Q&A

Question

IDD, is this applicable for captives – could you outline the reasons why and where this is noted in the Directive?.

Have some European regulators specifically removed Captives from the scope of this Directive in their transposition.

There is confusion in industry here and its application to reinsurance and captives.

One opinion is that it applies to captives as Re/Insurance undertakings and therefore re/insurance distributors as customers includes consumers and commercial entities, and on this basis the management/directors of captives would be required to comply with Reg 20 i.e. F&P & CPD requirements. However the Central Bank have discretion to adjust its requirements where appropriate in respect of knowledge and ability.

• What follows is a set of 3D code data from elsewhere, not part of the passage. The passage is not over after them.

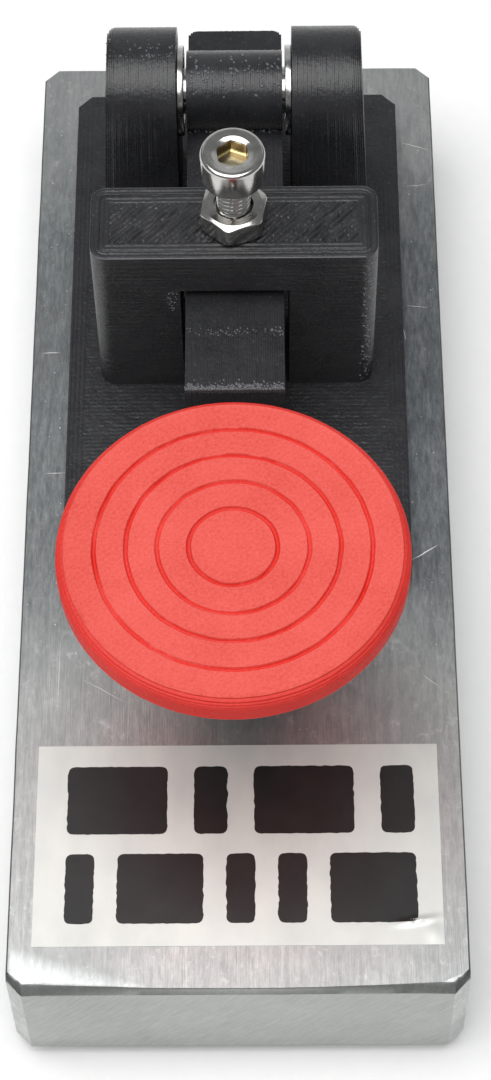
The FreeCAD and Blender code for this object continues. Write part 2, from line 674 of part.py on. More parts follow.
# ------------------------------------------------------------- socket and wires

def build_jack():
    """Rear socket for a three and a half millimetre plug: housing, bush and tags."""
    middle = "dims.plate_top + dims.jack_height / 2"
    case = block("jack_case", ("-dims.jack_half", "dims.jack_half"), ("dims.jack_front", "dims.jack_rear"),
                 ("dims.plate_top", "dims.plate_top + dims.jack_height"))
    mouth_y = "dims.jack_rear + dims.bush_out - dims.bush_length"
    seat = cylinder("jack_seat", "dims.bush_radius", "dims.bush_length", "0", mouth_y, middle, "Y")
    bore = cylinder("jack_inner", "dims.jack_bore", "dims.jack_rear - dims.jack_front - 1",
                    "0", "dims.jack_front + 1", middle, "Y")
    housing = cut("jack_case_bored", case, fuse("jack_room", [seat, bore]))
    bush = tube("jack_bush_solid", "dims.bush_radius", "dims.jack_bore", "dims.bush_length",
                "0", mouth_y, middle, "Y")
    tags = []
    for index, x in enumerate(("-dims.wire_x", "0", "dims.wire_x")):
        tags.append(block(f"jack_tag_{index}", (f"{x} - 0.6", f"{x} + 0.6"),
                          ("dims.jack_front - 2.6", "dims.jack_front"),
                          ("dims.plate_top + 2.3", "dims.plate_top + 2.6")))
    return housing, bush, group("jack_tag_set", tags)


def round_wire(name, points):
    """Insulated wire through a list of points, as tubes joined by ball corners."""
    pieces = []
    for index, point in enumerate(points):
        ball = bind(doc.addObject("Part::Sphere", f"{name}_turn_{index}"), Radius="dims.wire_radius")
        pieces.append(place(ball, *point))
    for index in range(len(points) - 1):
        first, second = points[index], points[index + 1]
        lengths = [number(second[i]) - number(first[i]) for i in range(3)]
        axis = max(range(3), key=lambda i: abs(lengths[i]))
        low = first if lengths[axis] > 0 else second
        high = second if lengths[axis] > 0 else first
        length = f"({high[axis]}) - ({low[axis]})"
        pieces.append(cylinder(f"{name}_run_{index}", "dims.wire_radius", length,
                               low[0], low[1], low[2], "XYZ"[axis]))
    return fuse(name + "_solid", pieces)


def build_wires():
    top = "dims.plate_top + 1.6"
    end = "dims.wire_y"
    contact_start = "dims.contact_y + 3.9"
    contact = round_wire("contact_wire", [
        ("dims.wire_x", contact_start, "dims.plate_base - 0.45"),
        ("dims.wire_x", contact_start, "dims.wire_z"),
        ("dims.wire_x", end, "dims.wire_z"), ("dims.wire_x", end, top),
    ])
    spring = round_wire("spring_wire", [
        ("-dims.wire_x", "dims.spring_y", "dims.plate_top - dims.cup_depth - dims.wire_radius - 0.02"),
        ("-dims.wire_x", "dims.spring_y", "dims.wire_z"),
        ("-dims.wire_x", end, "dims.wire_z"), ("-dims.wire_x", end, top),
    ])
    return contact, spring


def build_label():
    low = "dims.plate_base"
    return block("label_sheet_solid", ("-dims.label_half", "dims.label_half"),
                 ("dims.label_front", "dims.label_rear"), (low, f"{low} + dims.label_sheet"))


# --------------------------------------------------------------------- assembly

outer_rings, inner_rings, bearing_balls, bearing_shields = build_bearings()
jack_housing, jack_bush, jack_tags = build_jack()
contact_wire, spring_wire = build_wires()

NODES = {
    "aluminium_bar": build_bar(),
    "rubber_feet": build_feet(),
    "base_plate_print": build_plate(),
    "left_post": build_post(-1),
    "right_post": build_post(1),
    "gap_bridge": build_bridge(),
    "lever_arm": build_lever(),
    "knob": build_knob(),
    "knob_insert": tube("knob_insert_solid", "dims.insert_radius", "dims.nut_bore",
                        "dims.insert_height + 1", "0", "dims.knob_y", "dims.shelf_top + 1.5"),
    "knob_screw": sunk_screw("knob_screw_solid", "10", "0", "dims.knob_y", "dims.arm_base + 0.1"),
    "frame_screws": build_frame_screws(),
    "frame_inserts": build_frame_inserts(),
    "gap_insert": tube("gap_insert_solid", "dims.insert_radius", "dims.nut_bore",
                       "dims.bridge_top - dims.window_top - 0.3", "0", "dims.gap_y",
                       "dims.window_top + 0.3"),
    "gap_screw": build_gap_screw(),
    "gap_lock_nut": build_nut("gap_nut_solid", "0", "dims.gap_y", "dims.bridge_top", turn=80),
    "bearing_outer_rings": outer_rings,
    "bearing_inner_rings": inner_rings,
    "bearing_balls": bearing_balls,
    "bearing_shields": bearing_shields,
    "pivot_shaft": build_shaft(),
    "pivot_spacers": build_spacers(),
    "shaft_grub_screw": build_grub_screw(),
    "fixed_contact_screw": build_fixed_contact(),
    "fixed_contact_tag": build_contact_tag(),
    "fixed_contact_nut": build_nut("fixed_nut_solid", "0", "dims.contact_y",
                                   "dims.plate_base - 0.4 - dims.nut_height"),
    "moving_contact_stud": build_moving_contact(),
    "moving_contact_insert": tube("moving_insert_solid", "dims.insert_radius", "dims.nut_bore",
                                  "dims.shelf_top - dims.arm_base", "0", "dims.contact_y",
                                  "dims.arm_base"),
    "moving_contact_nut": build_nut("moving_nut_solid", "0", "dims.contact_y", "dims.shelf_top"),
    "contact_strip": build_strip(),
    "spring_cup": build_spring_cup(),
    "return_spring": build_spring(),
    "jack_housing": jack_housing,
    "jack_bush": jack_bush,
    "jack_tags": jack_tags,
    "contact_wire": contact_wire,
    "spring_lead": spring_wire,
    "label": build_label(),
}

doc.recompute()
for name, obj in NODES.items():
    obj.Label = name
for obj in doc.Objects:
    if "Invalid" in obj.State or "Error" in obj.State:
        raise ValueError(obj.Name + " did not compute")

os.makedirs("parts", exist_ok=True)
for name, obj in NODES.items():
    shape = obj.Shape
    if shape.isNull() or not shape.isValid() or not shape.Solids:
        raise ValueError(name + " is not a sound solid")
    shape.exportStep("parts/" + name + ".step")
    box = shape.BoundBox
    print(f"{name:22s} {len(shape.Solids):3d} solids  "
          f"x {box.XMin:6.2f} {box.XMax:6.2f}  y {box.YMin:6.2f} {box.YMax:6.2f}  "
          f"z {box.ZMin:6.2f} {box.ZMax:6.2f}  {shape.Volume:9.2f}")
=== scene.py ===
import bmesh
import bpy
import json
import math
import random
from mathutils import Matrix, Vector, noise


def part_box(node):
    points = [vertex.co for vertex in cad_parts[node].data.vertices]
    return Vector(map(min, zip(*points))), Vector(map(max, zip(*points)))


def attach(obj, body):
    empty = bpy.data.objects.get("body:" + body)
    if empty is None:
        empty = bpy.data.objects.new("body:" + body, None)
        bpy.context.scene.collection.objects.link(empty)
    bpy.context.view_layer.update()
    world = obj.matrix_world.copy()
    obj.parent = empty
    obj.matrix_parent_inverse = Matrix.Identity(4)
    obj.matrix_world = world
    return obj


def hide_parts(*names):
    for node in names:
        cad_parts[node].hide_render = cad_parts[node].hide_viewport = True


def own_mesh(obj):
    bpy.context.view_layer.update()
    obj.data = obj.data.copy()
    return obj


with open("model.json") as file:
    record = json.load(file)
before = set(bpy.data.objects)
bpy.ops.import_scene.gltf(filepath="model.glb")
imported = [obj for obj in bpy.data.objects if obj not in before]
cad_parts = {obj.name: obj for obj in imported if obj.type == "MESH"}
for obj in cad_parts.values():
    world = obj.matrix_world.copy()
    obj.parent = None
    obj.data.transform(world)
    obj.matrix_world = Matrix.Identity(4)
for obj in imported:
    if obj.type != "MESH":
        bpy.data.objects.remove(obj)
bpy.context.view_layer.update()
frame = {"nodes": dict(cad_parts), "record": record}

# Lengths below are millimetres in the CAD frame until make_piece() writes them in metres.
MM = 0.001

# Printed walls: layer height, and how one layer bulges between its two grooves.
LAYER = 0.2
LAYER_PROFILE = ((0.05, 1.0), (0.30, 0.0), (0.70, 0.0), (0.95, 1.0))
LAYER_GROOVE = 0.016
LAYER_DRIFT = 0.010
LINE_PITCH = 0.42
LINE_DEPTH = 0.035

WELD = 1e-8                 # metres within which two points are one
AXIS_RADIUS = 0.001         # stands for a point on a turned shape's axis

# Sizes that several pieces share.
PIVOT = (30.2, 32.4)        # y and z of the hinge line
POST_CROWN_RADIUS = 5.7
POST_INNER = 5.15           # x of the posts' inner faces
HUB_RADIUS = 3.6
HUB_HALF = 4.3
ARM_TOP = 30.2
STEP_Y = -1.05              # where the lever steps down to its front shelf
PLATE_TOP = 16.9
BRIDGE_FRONT = 8.8
BRIDGE_CORNER = 1.4
BEARING_FACE = 4.55         # x of the flanges' inner faces
INSERT_BORE = 2.32


def corners_of(node):
    """Lowest and highest corner of a CAD node, in millimetres."""
    low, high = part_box(node)
    return Vector(low) / MM, Vector(high) / MM


def middle_of(node):
    """Middle of a CAD node in plan, in millimetres."""
    low, high = corners_of(node)
    return (round((low.x + high.x) / 2, 2), round((low.y + high.y) / 2, 2))


# ------------------------------------------------------------------ mesh tools

def between(begin, end, share):
    """The flat point that lies a share of the way from begin to end."""
    return (begin[0] + (end[0] - begin[0]) * share, begin[1] + (end[1] - begin[1]) * share)


def on_circle(centre, radius, turn):
    """The point of a flat circle at an angle in radians."""
    return (centre[0] + radius * math.cos(turn), centre[1] + radius * math.sin(turn))


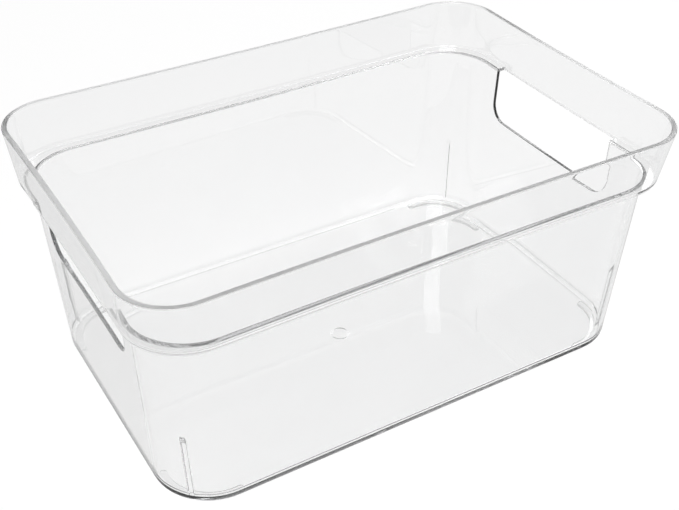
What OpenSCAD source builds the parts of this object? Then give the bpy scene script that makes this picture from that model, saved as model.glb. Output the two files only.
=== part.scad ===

Another opinion is that the following exemption mostly applies and so most not captured Information exemptions and flexibility clause

35. (1) An insurance distributor carrying out distribution activities in relation to the insurance of large risks is not required to provide the information required under Regulations 31, 32 and 34. ‘Large risks’ as defined in the Solvency II Directive include: marine, aviation, transport classes and contracts with commercial policyholder of certain size (more than 250 employees, with turnover of more than €12.8m or balance sheet over €6.2m).  

The Central Bank of Ireland won't provide any comment on its application. Is it a case that we  might need to lobby to have captives removed from scop/exemption for captives with the Central Bank of Ireland, has any other EU country done similar?

EIOPA answer

The answer to this question is provided by the European Commission.

Following Article 1(1) of the Directive (EU) 2016/97 (Insurance Distribution Directive – IDD) the directive lays down rules concerning the taking-up and pursuit of the activities of insurance and reinsurance distribution in the EU. According to Article 1(2) IDD the directive applies to any natural or legal person established in a Member State involved in the distribution of insurance and reinsurance products.

Article 22(1), first subparagraph IDD provides that the information referred to in Articles 18, 19 and 20 IDD need not be provided when the insurance distributors carries out distribution activities in relation to the insurance of large risks1 . Furthermore, Article 25 IDD does not apply to insurance products, which consist of the insurance of large risks. Besides these rules, Article 22(1), second subparagraph IDD gives Member States the option to decide that the information referred to Articles 29 and 30 IDD need not to be provided to a professional client as defined in point (10) of Article 4(1) of Directive (EU) 2014/65. As results from Article 1 IDD, reinsurance activities are, in principle, covered by the Directive, unless specific provisions refer explicitly to insurance activities. The IDD makes no reference to the concept of captive insurance nor does it provide specific requirements for captive insurance undertakings. This means that the legislator did not have the intention to make any distinction between insurance undertakings and captive insurance undertakings on the one hand and reinsurance undertakings and captive reinsurance undertakings on the other hand. Consequently, the provisions of the IDD apply fully to captive insurance and reinsurance undertakings. Article 30(2) IDD deals with the assessment of appropriateness, which has to be applied in cases where the customer has, in accordance with the applicable national law, waived the right to obtain full advice. In such cases, an insurance intermediary or insurance undertaking asks the customer or potential customer to provide information regarding his or her knowledge and experience in the investment field relevant to the specific type of product or service offered or demanded to enable the insurance intermediary or the insurance undertaking to assess whether the insurance service or product envisaged is appropriate for the customer.



The disclaimer provided by the European Commission:

The answers clarify provisions already contained in the applicable legislation. They do not extend in any way the rights and obligations deriving from such legislation nor do they introduce any additional requirements for the concerned operators and competent authorities. The answers are merely intended to assist natural or legal persons, including competent authorities and Union institutions and bodies, in clarifying the application or implementation of the relevant legal provisions. Only the Court of Justice of the European Union is competent to authoritatively interpret Union law. The views expressed in the internal Commission Decision cannot prejudge the position that the European Commission might take before the Union and national courts.